Early Literacy and Education

Libraries offer early literacy programs and workshops for childcare providers

Libraries are now making much deeper resource investments in early literacy training. Indeed, for many communities they are the lead agencies for early literacy services and training for young children. In the survey conducted among Urban Libraries Council members, over 90% of responding libraries identified their library as providing special programming in the area of early literacy. Of these, 92% had enhanced their collections with materials specifically related to early literacy promotion. School readiness and child development activities included family and intergenerational reading development programs, parenting programs, and support services for child care professionals. Among the libraries providing early child development programming 70% provided early literacy workshops on a weekly or monthly basis, and just over 60%  provided workshops for childcare workers and early education teachers (p. 8).
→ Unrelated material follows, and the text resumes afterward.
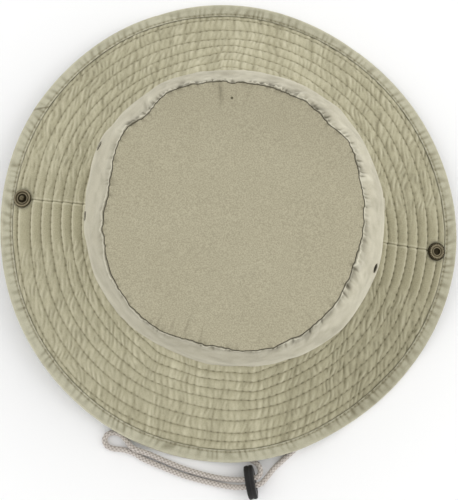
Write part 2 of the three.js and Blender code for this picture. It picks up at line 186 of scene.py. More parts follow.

Benefits of preschool and summer reading programs

Our visits to libraries throughout the state show that these programs help develop strong reading skills in Pennsylvania’s children. The programs encourage children to enjoy reading and give them opportunities to spend lots of time with books—a first step toward developing strong reading skills. Children also benefit from the rich literacy experiences afforded by the many special events and organized programs the library offers. Finally, parents of children engaged in preschool and summer reading programs appear to be strongly invested in their children’s reading achievement. For thousands of children through Pennsylvania, preschool and summer reading programs offer a strong step in their climb toward reading achievement, and ultimately, success in school (40).

Library reading programs encourage reading achievement

Observations at various libraries and interviews with parents, children, and library staff reveal that preschool and summer reading programs encourage children to spend significant amounts of time with books, a first step toward reading achievement. Observations  and interviews also show that library programs encourage parents to play greater roles in the children’s literacy development­­—another factor leading to reading achievement (4).

Early Connections Between Home, Language, and Emergent literacy Influence Later Reading Achievement

Another study shows that early connections between home, language, and emergent literacy have significant influence on the later reading achievement of low income families’ children (Storch and Whitehurst, 2001).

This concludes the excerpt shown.